Brunei’s ruler has publicaly lambasted the country’s religious affairs ministry, which is tasked with drafting the CPC, for the delays. Hassanal lamented how the CPC draft process seemed to “drag on without completion” in remarks to local media in 2016.

“The challenges of fundamentally transforming judicial and enforcement structures may have been underestimated,” writes Dominik Müller, a visiting fellow at Harvard University’s Islamic Legal Studies Program.

The sultan’s “public criticism against the CPC’s slow finalization exemplifies how in the absence of an opposition or independent civil society, he plays that role now as well,” he says, noting, “the Sultan is his government’s sharpest critic.”

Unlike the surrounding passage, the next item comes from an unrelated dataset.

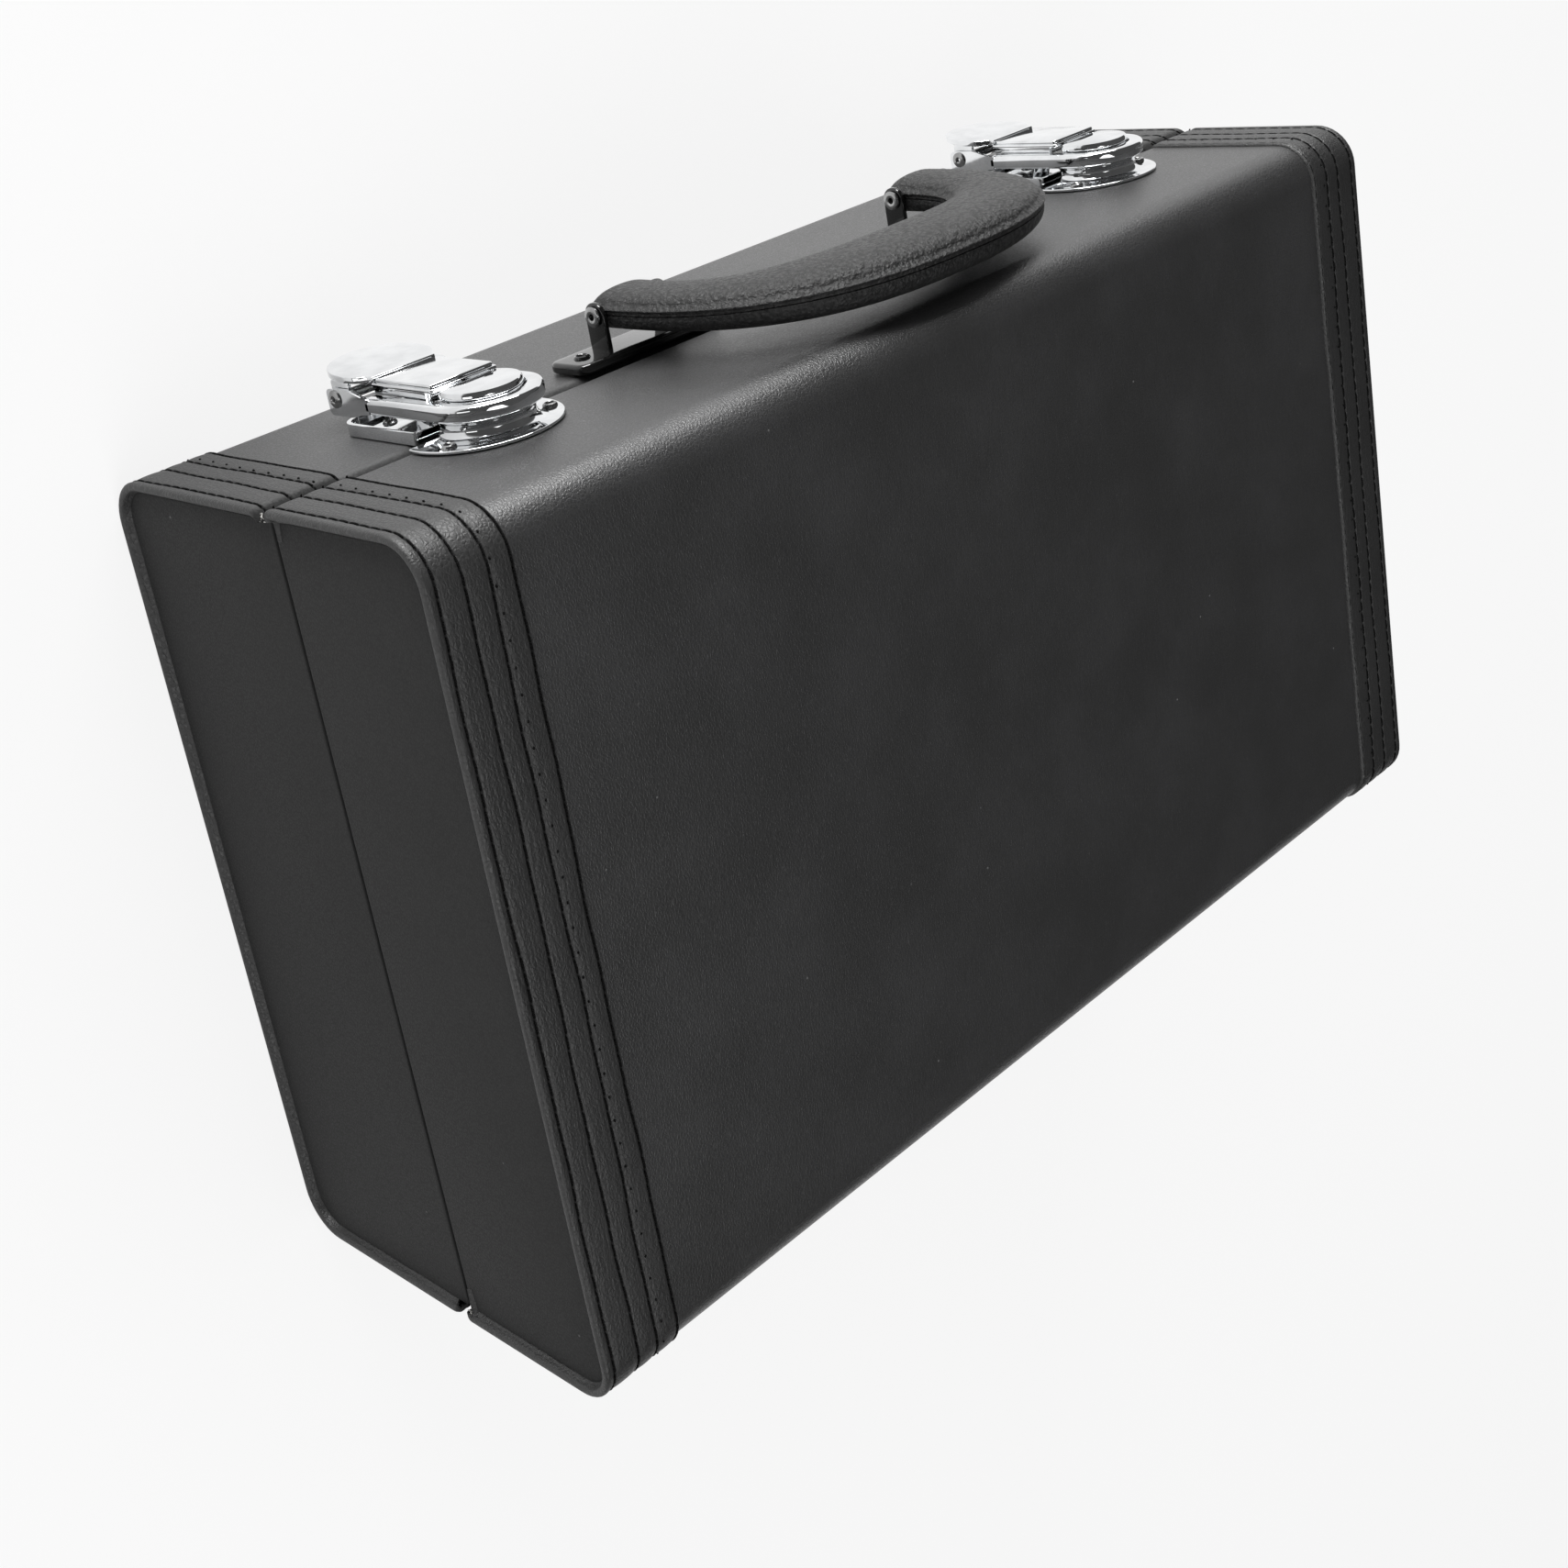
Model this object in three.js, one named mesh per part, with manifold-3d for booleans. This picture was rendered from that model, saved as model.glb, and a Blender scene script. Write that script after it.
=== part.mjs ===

A draft of the sharia CPC was recently announced for gazetting in lieu of last month’s Legislative Council, the country’s annual session of parliament, indicating a possible end to the ongoing legal impasse.

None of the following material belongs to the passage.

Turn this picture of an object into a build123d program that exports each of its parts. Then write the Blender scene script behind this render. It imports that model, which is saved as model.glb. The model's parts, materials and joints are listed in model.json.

The second phase is slated to take effect 12 months after the CPC’s enactment, while the third and final phase will begin after 24 months. Barring any further delays, this would put Brunei on track to fully enforce sharia law by 2020, four years later than first envisaged.

Non-Muslims comprise some 21.2% of Brunei’s population, according to US Central Intelligence Agency statistics, while 65.7% are ethnic Malays who practice Islam.

Though ethnic and religious minorities in Brunei generally refrain from open dissent, some hold private reservations about harsher forms of sharia law due to human rights concerns and impacts on commercial activity.

All restaurants in Brunei, including Chinese restaurants and those catering to non-Muslims, are required to close during Friday prayers and are limited to providing take-away services to adhere to fasting during the month of Ramadan.

Regulations restricting traditional Chinese lion dance performances have also come into effect. Public celebrations of Christmas have been curbed since 2014, when the new penal code’s first phase first came into force.

Brunei’s sharia courts say the number of filed cases in 2017 had dropped to 148 from 259 in 2016. Around 66% of sharia offenses pertain to khalwat, or intimate contact between unmarried couples.

Hassanal, 71, marked 50 years in power last October with a golden jubilee procession through the capital Bandar Seri Begawan. The sultan’s advocacy of Islamic criminal law has prompted observers to question why such measures had not been introduced in the earlier years of his reign.

Most interpret the move as a means of legitimizing the monarchy’s political power amid sluggish economic growth and dwindling oil and gas reserves threaten the sultanate’s high standard of living.

An eventual succession will see Brunei’s Crown Prince Al-Muhtadee Billah take the throne as the next sultan. The prince has characterized Brunei’s sharia compliance as a “competitive edge” in efforts to transform the sultanate into an Islamic finance hub.

Only a small number of governments have actually implemented the sort of punishments that Brunei has in mind, says Chandra Muzaffar, a Malaysian political scientist and Islamic reform activist.

“Ruling elites in certain Muslim countries champion certain forms of punishment such as amputations and the like which resonate with the masses’ understanding, or rather misunderstanding, of Islam,” Chandra says.

“They do not want to emphasize the essence of the faith such as accountability and human dignity, which may undermine their own position.”